LAMBAYEQUE (A. T., 153-154)
Piccola città (6000 ab.) e dipartimento del Perù settentrionale. Il dipartimento ha una superficie di 11.952 kmq. e confina con i dipartimenti di Piura (a N.), di Cajamarca (a E.) e di Libertad (a S.); a occidente è bagnato dall'Oceano Pacifico. Esso comprende una zona interna montuosa (pendici O. della Cordigliera Occidentale) e una zona costiera bassa, piatta e arida (comprende a N. la parte meridionale del Deserto di Sechura), dove l'agricoltura (coltivazione di riso, cotone, canna da zucchero, mais, ecc.) è possibile soltanto mediante l'irrigazione, che si serve delle acque dei brevi fiumi che scendono dalla Cordigliera. La popolazione (140.000 abitanti nel 1927, 12 per kmq.) vive soprattutto nella parte meridionale, dove sono tutti i centri maggiori, tra i quali il capoluogo, Chiclayo (35.000 abitanti), e i porti di Pimentel e di Etén: centri collegati tra loro da brevi ferrovie.

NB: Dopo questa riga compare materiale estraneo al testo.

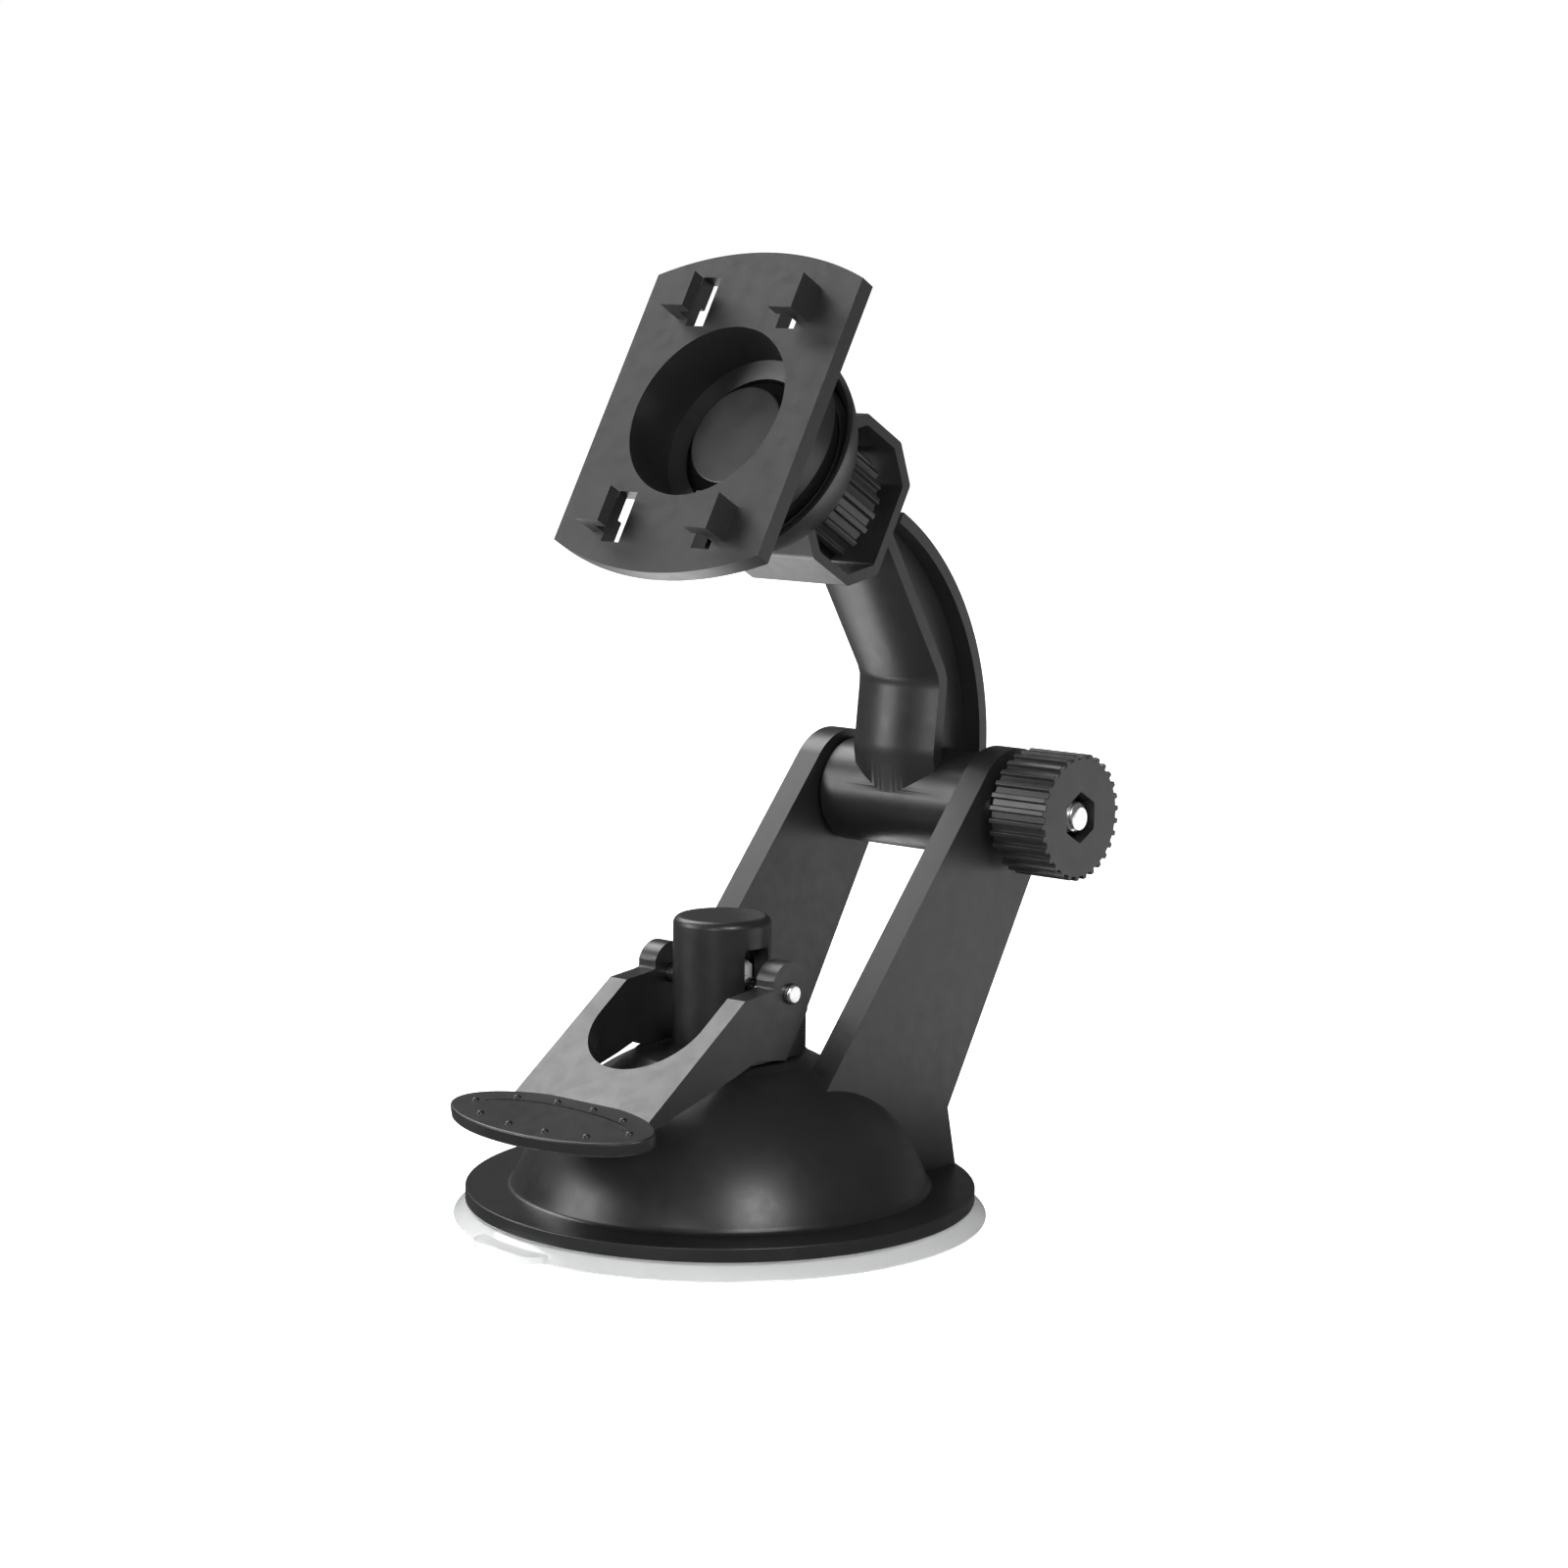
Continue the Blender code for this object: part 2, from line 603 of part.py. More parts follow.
def make_hinge_bolt(parent, mat):
    """Pan-head bolt: head sunk in the left arm, tip inside the knob."""
    head_face = -ARM_OUTER + 0.1
    shoulder = -ARM_OUTER + BOLT_HEAD_DEPTH
    profile = [(0.0, head_face), (BOLT_HEAD_RADIUS - 0.6, head_face), (BOLT_HEAD_RADIUS, head_face + 0.6),
               (BOLT_HEAD_RADIUS, shoulder), (BOLT_RADIUS, shoulder), (BOLT_RADIUS, BOLT_END - 0.4),
               (BOLT_RADIUS - 0.4, BOLT_END), (0.0, BOLT_END)]
    return solid("hinge_bolt", turned(profile, COARSE), parent, mat)


def make_washer(name, parent, mat, inner, outer, low, high):
    return solid(name, ring(inner, outer, low, high), parent, mat)


def make_knob(parent, mat):
    """Knurled knob with a collar towards the arm, a nut pocket inside and a hexagonal mouth."""
    rim = prism(knurl(KNOB_RADIUS, KNOB_RIB, KNOB_TEETH), "z", KNOB_INNER, KNOB_OUTER)
    knob = solid("clamp_knob", rim, parent, mat)
    fuse(knob, "knob_collar_guide", cylinder(KNOB_COLLAR_RADIUS, KNOB_COLLAR, KNOB_INNER + 0.5, FINE))
    cut(knob, "knob_pocket", prism(hexagon(NUT_FLATS + 0.25), "z", KNOB_COLLAR - 1.0, KNOB_SEAT))
    cut(knob, "knob_mouth", prism(hexagon(KNOB_MOUTH_FLATS), "z", KNOB_SEAT - 1.0, KNOB_OUTER + 1.0))
    return knob


def make_nut(name, parent, mat, low, high):
    nut = solid(name, prism(hexagon(NUT_FLATS), "z", low, high), parent, mat)
    cut(nut, f"{name}_bore", cylinder(BOLT_RADIUS + 0.06, low - 1.0, high + 1.0))
    return nut


# ---------------------------------------------------------------- ball joint

def make_thumbwheel(parent, mat):
    """Knurled wheel in the neck's window, recessed for a washer in front and a nut behind."""
    rim = prism(knurl(WHEEL_RADIUS, WHEEL_RIB, WHEEL_TEETH), "z", WHEEL_BACK, WHEEL_FRONT)
    wheel = solid("thumbwheel", rim, parent, mat)
    cut(wheel, "wheel_washer_recess", cylinder(5.7, WHEEL_FRONT - 0.9, WHEEL_FRONT + 1.0))
    cut(wheel, "wheel_nut_pocket", prism(hexagon(NUT_FLATS + 0.3), "z", WHEEL_BACK - 1.0, WHEEL_BACK + 3.6))
    cut(wheel, "wheel_bore", cylinder(BOLT_RADIUS + 0.2, WHEEL_BACK - 2.0, WHEEL_FRONT + 2.0))
    return wheel


def make_ball_head(parent, mat):
    """Flat-faced ball with a flatted shank that keeps it from turning in the bowl's floor."""
    lowest = math.degrees(math.asin(NECK_FLATS_RADIUS * 0.5 / BALL_RADIUS))
    profile = [(0.0, -BALL_RADIUS)] + shell_arc(BALL_RADIUS, lowest, 78.0, 9)
    profile += [(BALL_FACE_RADIUS + 0.2, -0.5), (BALL_FACE_RADIUS, BALL_FACE_Z - 0.25),
                (BALL_FACE_RADIUS - 0.25, BALL_FACE_Z), (0.0, BALL_FACE_Z)]
    head = solid("ball_head", turned(profile, 36), parent, mat)
    fuse(head, "ball_shank_guide", prism(flatted(NECK_FLATS_RADIUS, NECK_FLAT), "z", BOWL_BACK_Z + 0.15, -7.0))
    cut(head, "ball_bolt_pocket", prism(hexagon(7.3), "z", -4.4, -1.2))
    cut(head, "ball_bolt_bore", cylinder(BOLT_RADIUS + 0.15, BOWL_BACK_Z - 1.0, -3.0))
    return head


def make_clamp_bolt(parent, mat):
    """Hex-head bolt moulded into the ball; the thumbwheel's nut runs on it."""
    bolt = solid("clamp_bolt", prism(hexagon(7.0), "z", -4.25, -1.35), parent, mat)
    fuse(bolt, "clamp_shank_guide", cylinder(BOLT_RADIUS, CLAMP_BOLT_END, -3.0))
    return bolt


def make_zone(name, parent, mat, inner, outer, start, end):
    """A washer cut from a spherical shell, between two angles from straight down."""
    profile = shell_arc(inner, end, start, 3) + shell_arc(outer, start, end, 3)
    return solid(name, turned(profile, 36), parent, mat)


def plate_outline():
    """Straight sides, arched top and bottom."""
    radius = (PLATE_HALF_WIDTH ** 2 + PLATE_BULGE ** 2) / (2.0 * PLATE_BULGE)
    middle = PLATE_HALF_HEIGHT + PLATE_BULGE - radius
    spread = math.degrees(math.asin(PLATE_HALF_WIDTH / radius))
    top = arc((0.0, middle), radius, 90.0 - spread, 90.0 + spread, 12)
    bottom = [(-x, -y) for x, y in top]
    return top + bottom


def make_claw_plate(parent, mat):
    """Plate with four hooked claws and, behind it, the ball's socket: one moulding."""
    front = BALL_DEPTH
    back = BALL_DEPTH - PLATE_THICKNESS
    plate = solid("claw_plate", prism(plate_outline(), "z", back, front), parent, mat)
    seat_low = 43.5
    seat_high = math.degrees(math.asin(SOCKET_RING / SOCKET_SEAT))
    flare = (CUP_HOLE - SOCKET_STEP) / (front - SOCKET_STEP_Z)
    socket = [(0.0, back + 0.5), (SOCKET_TOP, back + 0.5), (SOCKET_OUTER, SOCKET_CREASE_Z)]
    socket += shell_arc(SOCKET_SPHERE, 78.0, 50.0, 5)
    socket += shell_arc(SOCKET_BACK, 46.0, seat_low - 4.0, 1)
    socket += [(0.0, socket[-1][1])]
    fuse(plate, "socket_guide", turned(socket))
    hollow = [(0.0, -SOCKET_BACK - 1.0)]
    hollow += shell_arc(SOCKET_BACK + 1.0, seat_low, seat_low, 0)
    hollow += shell_arc(SOCKET_SEAT, seat_low, seat_high, 5)
    hollow += [(SOCKET_RING, -1.6), (SOCKET_STEP, SOCKET_STEP_Z), (CUP_HOLE + flare, front + 1.0),
               (0.0, front + 1.0)]
    cut(plate, "socket_hollow", turned(hollow))
    for i, (sx, sy) in enumerate(((-1, 1), (1, 1), (-1, -1), (1, -1))):
        low_y, high_y = sorted((sy * SLOT_LOW, sy * SLOT_HIGH))
        low_x, high_x = sorted((sx * SLOT_INNER, sx * (CLAW_NECK + 0.02)))
        cut(plate, f"claw_slot_{i}", block((low_x, low_y, back - 0.2), (high_x, high_y, front + 0.2)))
        hook = [(CLAW_OUTER, front - 0.5), (CLAW_OUTER, front + CLAW_HEIGHT), (CLAW_INNER, front + CLAW_HEIGHT),
                (CLAW_INNER, front + CLAW_HEIGHT - CLAW_HOOK), (CLAW_NECK, front + CLAW_HEIGHT - CLAW_HOOK),
                (CLAW_NECK, front - 0.5)]
        outline = [(sx * x, z) for x, z in hook]
        low_y, high_y = sorted((sy * CLAW_LOW, sy * CLAW_HIGH))
        fuse(plate, f"claw_guide_{i}", prism(outline, "y", low_y, high_y))
    return plate


# ---------------------------------------------------------------- assembly

def main():
    clear_scene()
    black = material("black_plastic", (0.022, 0.022, 0.023), 0.42)
    knob_black = material("knob_plastic", (0.026, 0.026, 0.027), 0.5)
    clear = material("clear_cup", (0.86, 0.88, 0.88), 0.12)
    steel = material("steel", (0.72, 0.73, 0.75), 0.28, 1.0)
    spring_steel = material("spring_steel", (0.5, 0.5, 0.52), 0.35, 1.0)
    nylon = material("nylon", (0.6, 0.58, 0.54), 0.5)
    rubber = material("rubber", (0.015, 0.015, 0.015), 0.8)

    cup_frame = empty("cup_frame", (0.0, CUP_Y, 0.0))
    pin_axis = empty("pin_axis", (0.0, 0.0, PIN_Z), parent=cup_frame)
    hinge_axis = empty("hinge_axis", (0.0, HINGE_Y, HINGE_Z), (0.0, 90.0, 0.0), cup_frame)
    lean = math.radians(PLATE_LEAN)
    ball_place = (0.0, PLATE_Y + BALL_DEPTH * math.cos(lean), PLATE_Z - BALL_DEPTH * math.sin(lean))
    ball_frame = empty("ball_frame", ball_place, (90.0 - PLATE_LEAN, 0.0, 0.0), cup_frame)

    make_base_housing(cup_frame, black)
    make_suction_cup(cup_frame, clear)
    make_cup_stem(cup_frame, nylon)
    make_return_spring(cup_frame, spring_steel)
    make_release_lever(pin_axis, black)
    make_lever_pin(pin_axis, steel)

    make_neck(ball_frame, black)
    make_hinge_bolt(hinge_axis, steel)
    make_washer("left_friction_washer", hinge_axis, rubber, 2.3, 6.0, -ARM_INNER + 0.12, -BARREL_HALF - 0.12)
    make_washer("right_friction_washer", hinge_axis, rubber, 2.3, 6.0, BARREL_HALF + 0.12, ARM_INNER - 0.12)
    make_washer("knob_washer", hinge_axis, steel, 2.2, 5.0, ARM_OUTER + 0.12, KNOB_COLLAR - 0.15)
    make_knob(hinge_axis, knob_black)
    make_nut("knob_nut", hinge_axis, steel, KNOB_SEAT - 0.15 - NUT_HEIGHT, KNOB_SEAT - 0.15)

    make_thumbwheel(ball_frame, knob_black)
    make_washer("wheel_washer", ball_frame, steel, 3.3, 5.5, WHEEL_FRONT - 0.75, WHEEL_FRONT)
    make_nut("wheel_nut", ball_frame, steel, WHEEL_BACK + 0.15, WHEEL_BACK + 0.15 + NUT_HEIGHT)
    make_ball_head(ball_frame, black)
    make_clamp_bolt(ball_frame, steel)
    make_zone("seat_washer", ball_frame, nylon, 8.62, 9.18, 43.5, 66.0)
    make_zone("friction_ring", ball_frame, rubber, 12.42, 13.4, 50.5, 62.0)
    make_claw_plate(ball_frame, black)


main()
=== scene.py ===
"""Looks of the dash camera's suction mount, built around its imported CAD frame.

Pieces are drawn in millimetres in the frame of the joint they belong to, and end in metres in the
frame's own world.
"""
import math

import bmesh
import bpy
from mathutils import Matrix, Vector


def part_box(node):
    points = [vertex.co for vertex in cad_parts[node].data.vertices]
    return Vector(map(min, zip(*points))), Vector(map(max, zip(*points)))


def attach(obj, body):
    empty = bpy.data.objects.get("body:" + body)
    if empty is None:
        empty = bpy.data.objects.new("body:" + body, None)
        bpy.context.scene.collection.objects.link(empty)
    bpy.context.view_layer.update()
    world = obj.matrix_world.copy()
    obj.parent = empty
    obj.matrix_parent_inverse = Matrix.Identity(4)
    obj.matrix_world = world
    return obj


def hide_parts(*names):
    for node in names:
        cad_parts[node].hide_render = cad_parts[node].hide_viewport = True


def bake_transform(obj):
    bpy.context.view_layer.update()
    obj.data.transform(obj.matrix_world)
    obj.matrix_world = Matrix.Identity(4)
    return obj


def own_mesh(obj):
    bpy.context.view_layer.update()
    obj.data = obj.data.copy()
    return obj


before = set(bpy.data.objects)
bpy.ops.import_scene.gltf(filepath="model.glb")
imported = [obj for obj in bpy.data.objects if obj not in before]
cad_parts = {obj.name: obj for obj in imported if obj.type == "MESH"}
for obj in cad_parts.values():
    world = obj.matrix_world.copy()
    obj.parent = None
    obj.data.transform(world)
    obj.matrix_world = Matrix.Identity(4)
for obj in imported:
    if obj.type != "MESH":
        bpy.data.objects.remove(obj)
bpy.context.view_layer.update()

MM = 0.001
ROUND = 160                    # sides of a large turned piece
SMALL = 72                     # sides of a small one
INSET = 0.02                   # keeps outermost faces inside the CAD model's box

# Base
CUP_RADIUS = 33.0 - INSET
FLANGE_RADIUS = 31.55 - INSET
FLANGE_BOTTOM = 2.0
FLANGE_TOP = 3.75
DOME_BASE_RADIUS = 25.9
DOME_RADIUS = 27.4
DOME_CENTRE_Z = FLANGE_TOP - math.sqrt(DOME_RADIUS ** 2 - DOME_BASE_RADIUS ** 2)
DOME_WALL = 2.2
LAND_RADIUS = 10.4
LAND_Z = 20.5
POST_RADIUS = 6.06
POST_TOP = 37.3
POST_BORE = 4.0
POST_BORE_TOP = 34.6
SLOT_WIDTH = 4.3
SLOT_BOTTOM = 23.0
SLOT_TOP = 33.8

# Stem, pin and lever
STEM_RADIUS = 3.7
STEM_TOP = 31.6
DISC_RADIUS = 15.0
DISC_BOTTOM = 5.4
DISC_TOP = 7.0
PIN_RADIUS = 1.22
PIN_HALF = 11.95 - INSET
LEVER_HALF = 11.15
LEVER_INNER = 8.35
CAM_OUTER = 9.75
LEVER_PLATE = 2.4
CUTOUT_UP_SLOPE = 15.3         # from the slope's lower edge to the centre of the cut-out's round end
PAD_HALF_LENGTH = 15.75 - INSET
PAD_HALF_WIDTH = 6.4 - INSET
PAD_THICKNESS = 1.85
PAD_Y = -29.85
PAD_Z = 17.05
PAD_TILT = 8.0
STUD_RADIUS = 0.48
STUDS = ((12.65, 0.0), (8.7, 3.1), (2.95, 4.1))   # repeated across both axes of the pad
GROOVE_HALF_LENGTH = 11.5      # the engraved line is part of an ellipse inside the studs
GROOVE_HALF_WIDTH = 3.25
GROOVE_WIDTH = 0.34

# Hinge
ARM_INNER = 12.0
ARM_OUTER = 15.65
ARM_HEAD = 7.8
BARREL_RADIUS = 6.75
BARREL_HALF = 11.1
BOLT_RADIUS = 1.95
BOLT_BORE = 2.1
BOLT_PITCH = 0.7
BOLT_END = 25.95
BOLT_HEAD_RADIUS = 3.6
BOLT_HEAD_DEPTH = 2.0
KNOB_INNER = 17.65
KNOB_OUTER = 26.05
KNOB_RADIUS = 8.05 - INSET
KNOB_TEETH = 30
KNOB_RIB = 0.55
KNOB_COLLAR = 16.72
KNOB_COLLAR_RADIUS = 6.3
KNOB_SEAT = 20.4
KNOB_MOUTH_FLATS = 5.7
NUT_FLATS = 7.0
NUT_HEIGHT = 3.2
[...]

Nella preistoria d'America il nome di Lambayeque occupa un posto importante, non tanto per i resti archeologici, i quali sono più o meno dello stesso tipo ceramico della vicina Trujillo, quanto per l'esistenza di una leggenda che non può essere ignorata da chiunque studî il popolamento del continente sud-americano. La tradizione narra l'arrivo di una grande flotta di zattere, da cui sbarcarono uomini d'arme stranieri, comandati da un capo, Naymlap, uomo di grande valentia e talento. Lo seguivano la moglie Ceterni e gran numero di concubine, e inoltre una corte formata da varî personaggi, Xam Muchec addetto alla pittura del viso, e Pitazofi, trombettiere reale, esperto nel suonare la conchiglia marina. Tale leggenda, che non è limitata a Lambayeque, ma si raccolse con lievi varianti da tutta la zona costiera limitrofa, è di riconosciuta antichità, per averla già registrata fra Cristoforo di Molina, che seguì l'Almagro, e poi ripetuta il Balboa (1570). Gli stranieri sbarcati dalle zattere, eretto un tempio, vi collocarono un idolo, a nome Yampallec, scolpito - ciò è suggestivo - in pietra verde. Il linguista S. H. Ray non riconobbe nei nomi proprî legati a questa tradizione affinità con le lingue d'Oceania, ed è naturale, data la fonte indiretta che ci ha tramandato detti suoni. Ma l'interpretazione etnologica della leggenda porta alla conclusione che zattere, spedizioni d'avventura, trombe di conchiglia, idoli di nefrite e tipica organizzazione sociale delineino il patrimonio dei Polinesiani.